Taxman wants bigger budget to collect more

KRA Commissioner General John Njiraini when he appeared before the National Assembly Public Accounts Committee at Parliament on Tuesday 07/08/18. [Photo: Boniface Okendo,Standard]

The Kenya Revenue Authority (KRA) wants the Government to guarantee it an allocation of at least Sh103.69 billion to enable the taxman to grow incomes by 12 per cent over the next three years.

KRA said yesterday that were this to happen, it would be able to raise Sh58.8 billion, raking in Sh6.1 trillion by 2021.

“The Government has got ambitious plans to invest in other areas so naturally we are competing for resources. We may not get to a level of where we want, but we have reached a level of understanding of how we should prioritise allocation to KRA and look for a way KRA funding can be ring-fenced because we are at the beginning of the process so if things do not work here they do not work for the country,” said Commissioner-General John Njiraini during the launch of KRA’s seventh Corporate Plan in Nairobi.

"It is important that resourcing for us is properly handled,” he added.

Kenya has in recent years spent trillions of shillings of its revenues on debt repayment, with the economy growing at an average of 5.5 per cent even as tax collection has declined. 

The World Bank in its 16th edition of Kenya Economic Update noted that even though more goods and services have been traded, very little of these economic activities have been taxed even with KRA enhancing compliance.

“Although it (revenues) grew by 13.3 per cent in nominal terms in 16/17, tax revenues expanded by less than nominal GDP 14.9 per cent, hence the tax-to-GDP ratio fell to 16.9  per cent of GDP—its  lowest  level in a decade,” said the World Bank.

KRA said it could reverse the trend from the current 18.3 per cent in 2017/18 to 19.2 per cent in 2020/21 from exchequer revenues, Road Maintenance Levy Fund and Railway Development Levy.

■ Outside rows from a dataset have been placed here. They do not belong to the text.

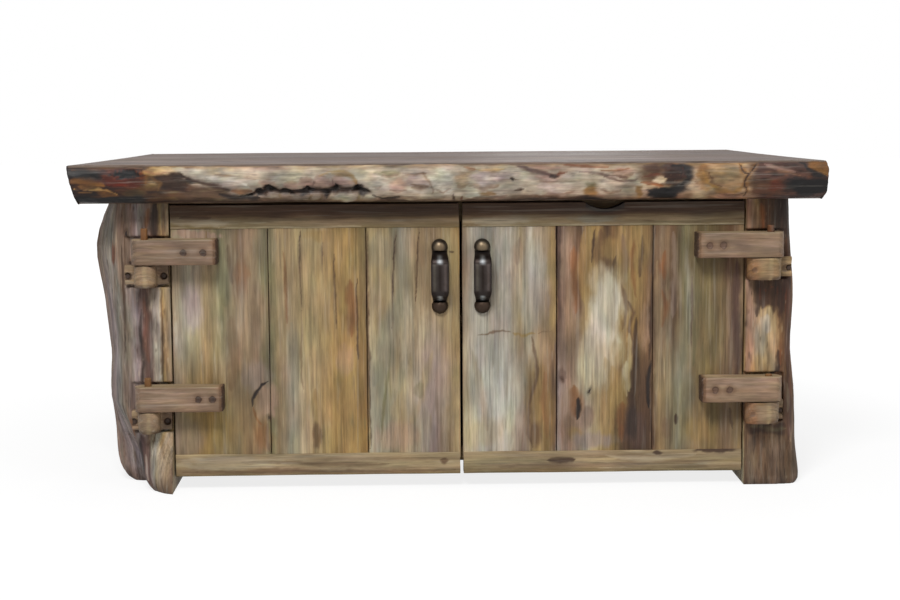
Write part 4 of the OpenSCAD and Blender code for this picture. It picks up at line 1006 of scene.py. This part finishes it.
def paint_rail(p, place, z0, z1):
    """A door rail from its lower edge z0 to its upper edge z1."""
    p.fill({z0: "olive", z0 + 12: "tan", (z0 + z1) / 2: "straw", z1 - 12: "tan", z1: "straw"})
    p.veins("bone", 5, 12, 0.28, 0.5, 5)
    p.veins("moss", 5, 14, 0.28, 0.45, 6)
    p.veins("bark", 3, 18, 0.22, 0.6, 7)
    p.veins("clay", 6, 12, 0.25, 0.4, 8)
    if place == "left_top":
        p.blot(-470, 510, 60, 9, "ash", 0.6)
        p.line([(-500, 516), (-440, 519)], 6, "umber", 0.5)
        p.line([(-430, 500), (-300, 499), (-150, 500)], 3, "bone", 0.5)
    elif place == "left_bottom":
        p.blot(-12, 52, 7, 5, "bark", 0.8)
        p.line([(-400, 54), (-250, 48), (-120, 50)], 5, "bark", 0.5)
        p.blot(-420, 50, 90, 12, "ash", 0.45)
        p.line([(-510, 34), (-200, 33), (10, 34)], 5, "bark", 0.6)
    elif place == "right_top":
        p.blot(280, 512, 44, 10, "mist", 0.75)
        p.blot(90, 508, 60, 9, "ash", 0.5)
        p.line([(190, 530), (330, 527), (480, 520)], 8, "bark", 0.5)
        p.line([(30, 499), (250, 499), (550, 500)], 3, "bone", 0.45)
    else:
        p.blot(60, 50, 44, 16, "straw", 0.8)
        p.line([(185, 49), (210, 47), (238, 49)], 7, "umber", 0.85)
        p.blot(506, 67, 34, 6, "umber", 0.85)
        p.blot(395, 62, 7, 4, "umber", 0.8)
        p.line([(60, 42), (250, 40), (520, 48)], 5, "clay", 0.5)
        p.line([(300, 56), (380, 50), (470, 58)], 6, "bone", 0.5)
    if place.endswith("top"):
        # painted shade: the upper part of each top rail darkened as in the slab's shadow
        p.lay(0.85 * ramp(p.z0 + 5 * p.noise(14, 62, 5), z1 - 36, z1 - 16), "burnt")
    p.mottle(22, 0.14, 4)
    p.tint(0.95, 0.95, 0.95)
    p.grain(0.09, 3.0, 30)
    p.lift += 0.7 * p.noise(18, 61, 7, 5) - 0.7


SCOOP_DEPTH, SCOOP_HALF, SCOOP_AT = 13, 38, 0.505


def scoop_out(piece, p):
    """The natural scoop in the upper edge of the right door's top rail, with painted shade inside it.
    """
    centre = piece.lo[0] + SCOOP_AT * (piece.hi[0] - piece.lo[0])
    scoop = SCOOP_DEPTH * np.clip(1 - ((piece.x - centre) / SCOOP_HALF) ** 2, 0, 1)
    top = piece.hi[2]
    piece.co[:, 2] -= scoop * ramp(piece.z, top - 30, top) * MM
    # painted shade on the scoop's lowered edge
    p.lay(0.9 * (scoop > 0.5) * ramp(piece.z, top - 16, top - 6), "coal")


def make_rails():
    # the seeds of the four rails' grain
    seeds = {"left_top": 34, "left_bottom": 37, "right_top": 40, "right_bottom": 43}
    for place, seed in seeds.items():
        side, which = place.split("_")
        piece = door_board(f"{side}_door_{which}_rail", f"{side}_{which}_rail", RAIL_STEP,
                           RAIL_EDGE)
        p = Paint(piece.x, piece.z, "x", seed, 4)
        paint_rail(p, place, piece.lo[2], piece.hi[2])
        if place == "right_top":
            scoop_out(piece, p)
        piece.finish(p, "rail_wood", RAIL)


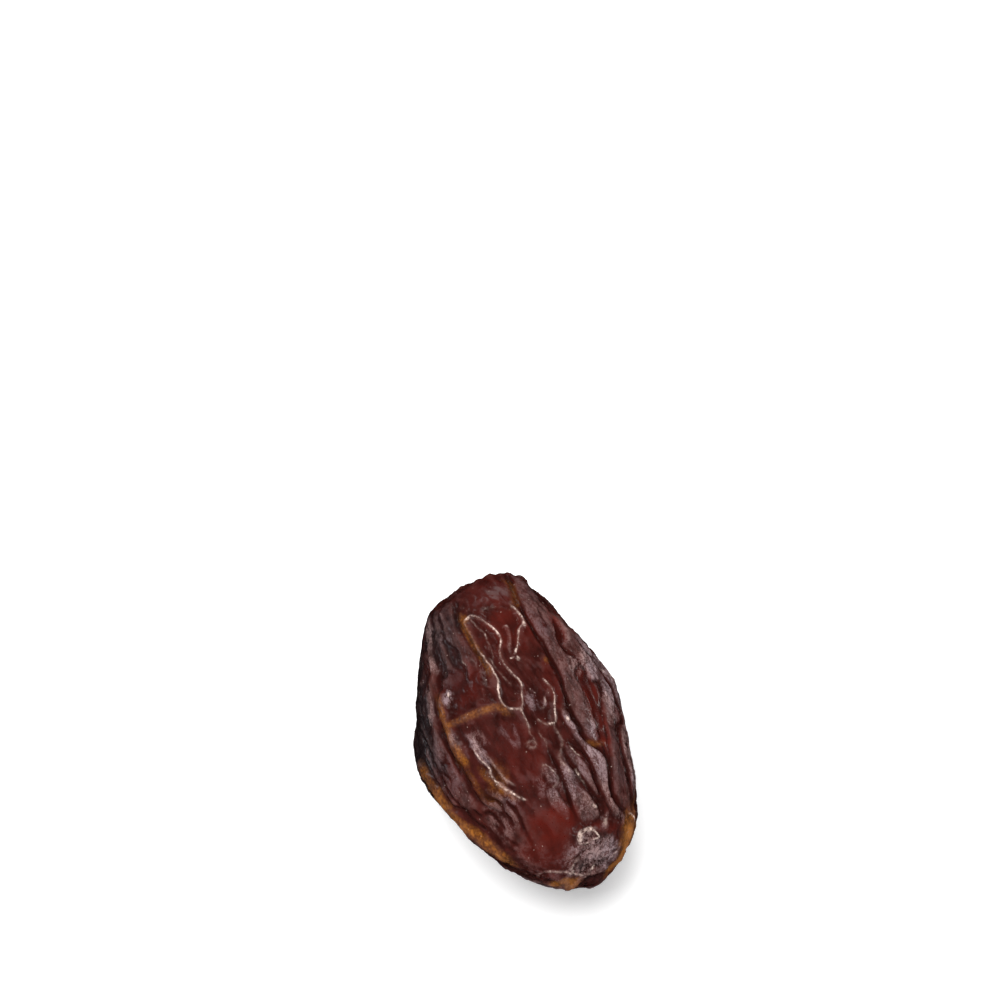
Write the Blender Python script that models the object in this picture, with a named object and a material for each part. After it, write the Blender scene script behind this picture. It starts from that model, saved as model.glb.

This will be achieved by doubling the number of Kenyans who pay taxes from 3.94 million to seven million by implementing a segmented approach to deal with the identified sectors.

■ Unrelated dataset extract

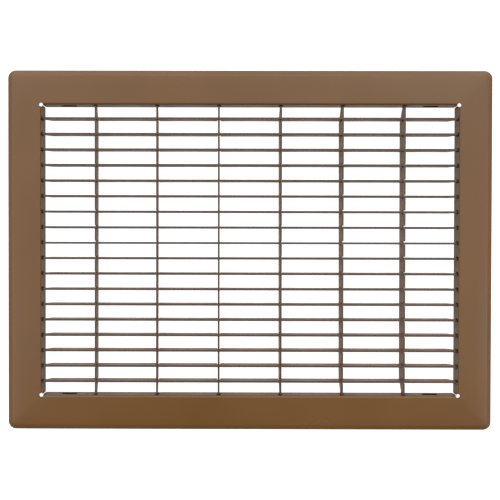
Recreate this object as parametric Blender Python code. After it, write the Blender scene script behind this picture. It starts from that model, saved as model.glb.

But National Treasury Cabinet Secretary Henry Rotich in a speech read by Treasury’s Chief Administrative Secretary Nelson Gaichuhie complained that despite the investment in KRA, it was still unable to hit targets set by his ministry, making the Government to borrow to bridge the budget deficit.

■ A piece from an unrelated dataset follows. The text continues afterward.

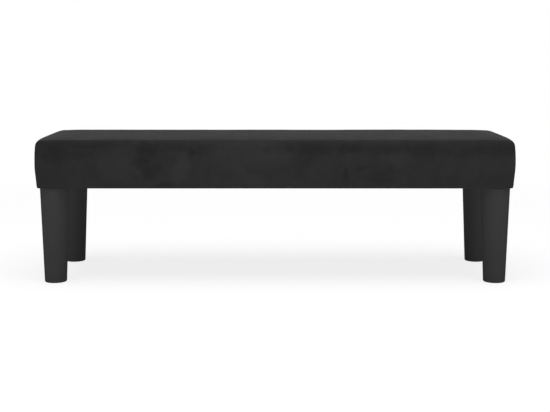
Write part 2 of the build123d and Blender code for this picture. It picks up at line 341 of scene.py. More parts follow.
class Cover:
    """The cover's grid of points: its form on the block, its hem, and how the pad has swollen it."""

    def __init__(self):
        self.levels = [level for level in wall_levels(hem_level, 0) if level > hem_level + fold_radius]
        self.levels.append(hem_level + fold_radius)
        blocks = [sheet_block(0)] + [loop_block(0, level) for level in self.levels]
        loops = [shaped(block, 0) for block in blocks]
        lip = loops[-1]
        for inward, height in self.hem_profile():
            blocks.append(loop_block(0, hem_level))
            loops.append(self.drawn_loop(lip, inward, height))
        self.block = np.concatenate(blocks)
        self.points = np.concatenate(loops)
        self.hem_start = sheet_size + len(self.levels) * len(rim)
        self.faces = dome_faces(len(loops) - 1)
        self.shift = np.zeros_like(self.points)

    def hem_profile(self):
        """Steps of the hem, inward and up from its lowest line: a round fold and a flat band."""
        turns = np.linspace(0, math.pi / 2, fold_steps + 1)[1:]
        fold = [(fold_radius * (1 - math.cos(turn)), fold_radius * (1 - math.sin(turn))) for turn in turns]
        return fold + [(inward, 0) for inward in np.linspace(fold_radius, hem_width, hem_steps + 1)[1:]]

    def drawn_loop(self, lip, inward, height):
        """The lip's loop, drawn inward and set at a height above the hem's level."""
        reach_x = np.abs(lip[:, 0]).max()
        reach_y = np.abs(lip[:, 1]).max()
        loop = lip.copy()
        loop[:, 0] *= (reach_x - inward) / reach_x
        loop[:, 1] *= (reach_y - inward) / reach_y
        loop[:, 2] = hem_level + height
        return loop

    def seam_distance(self):
        """How far each point lies from the nearest corner seam, along the block's faces."""
        away_x = half_length - np.abs(self.block[:, 0])
        away_y = half_depth - np.abs(self.block[:, 1])
        return np.hypot(away_x, away_y)

    def sewn_points(self):
        """Points that seams, staples and the foam's edge hold in place."""
        held = np.arange(len(self.points)) >= self.hem_start
        held |= self.seam_distance() < same_place
        held[rim] = True
        return [int(k) for k in np.flatnonzero(held)]

    def fade(self):
        """Share of the movement at each point: none at the hem, all of it a little higher."""
        return smooth_step((self.block[:, 2] - hem_level) / swell_fade)

    def slack(self):
        """Share of the slack at each point: none at the hem and the top edge, all of it between them."""
        away_x = half_length - np.abs(self.block[:, 0])
        away_y = half_depth - np.abs(self.block[:, 1])
        from_edge = np.maximum(np.minimum(away_x, away_y), top_level - self.block[:, 2])
        return self.fade() * smooth_step(from_edge / swell_fade)

    def swell(self):
        """Blow the cover up a little by cloth simulation, and add the padding's slow unevenness."""
        start = self.points - point_normals(self.points, self.faces) * self.slack()[:, None] * swell_room
        moved = self.simulated(start)
        slow = np.array([noise.noise(Vector(p) / wave_length) for p in self.points]) * wave_depth
        fine = np.array([noise.noise(Vector(p) / ripple_length) for p in self.points]) * ripple_depth
        normals = point_normals(moved, self.faces)
        uneven = normals * ((slow + fine) * self.fade())[:, None]
        self.shift = moved + uneven - self.points

    def simulated(self, start):
        """Points after cloth simulation with a little pressure from inside."""
        piece = mesh_piece("swelling_cover", start, self.faces)
        piece.vertex_groups.new(name="sewn").add(self.sewn_points(), 1.0, "REPLACE")
        cloth = piece.modifiers.new("swell", "CLOTH").settings
        cloth.quality = cloth_quality
        cloth.mass = cloth_mass
        cloth.tension_stiffness = cloth_stiffness
        cloth.compression_stiffness = cloth_stiffness
        cloth.shear_stiffness = cloth_shear_stiffness
        cloth.bending_stiffness = cloth_bending_stiffness
        cloth.use_pressure = True
        cloth.uniform_pressure_force = swell_pressure
        cloth.effector_weights.gravity = 0
        cloth.vertex_group_mass = "sewn"
        for number in range(1, swell_frames + 1):
            bpy.context.scene.frame_set(number)
        graph = bpy.context.evaluated_depsgraph_get()
        moved = points_of(piece.evaluated_get(graph).data) - start
        bpy.context.scene.frame_set(1)
        bpy.data.objects.remove(piece)
        farthest = np.linalg.norm(moved, axis=1).max()
        return start + moved * min(1, swell_cap / farthest)

    def shift_at(self, level):
        """Swelling of a loop at a level, between the cover's own loops."""
        own = np.array(self.levels)
        low = int(np.clip(np.searchsorted(-own, -level), 1, len(own) - 1))
        share = np.clip((own[low - 1] - level) / (own[low - 1] - own[low]), 0, 1)
        start = sheet_size + (low - 1) * len(rim)
        upper = self.shift[start:start + len(rim)]
        lower = self.shift[start + len(rim):start + 2 * len(rim)]
        return upper * (1 - share) + lower * share

    def layer_loop(self, inset, level):
        """Side loop of an inner layer, swollen as the cover is, at an exact level."""
        loop = shaped(loop_block(inset, level), inset) + self.shift_at(level)
        loop[:, 2] = level
        return loop

    def layer_dome(self, inset, base):
        """Points of an inner layer's outer face down to a base level, with its number of loops."""
        levels = wall_levels(base, inset)
        sheet = shaped(sheet_block(inset), inset) + self.shift[:sheet_size]
        loops = [shaped(loop_block(inset, level), inset) + self.shift_at(level) for level in levels[:-1]]
        return np.concatenate([sheet] + loops + [self.layer_loop(inset, base)]), len(levels)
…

“While KRA had done well to come up with strategies and programmes that seek to enable it achieve its ambitious targets, it was not paying enough attention to many loopholes that exist in the system which have consistently been denying the taxman the opportunity to meet its revenue collection targets,” said Rotich.

Mr Njiraini, however, blamed the shortfall that has seen the taxman collect only Sh555.6 billion against a revised target of Sh1.6 trillion (initially Sh1.69 trillion) this year on dashed hopes that the economy would pick up after the elections.

“We had a couple of issue that negatively impacted those indicators, for example, banking, which is a very critical player in tax performance, did not do well,” he said.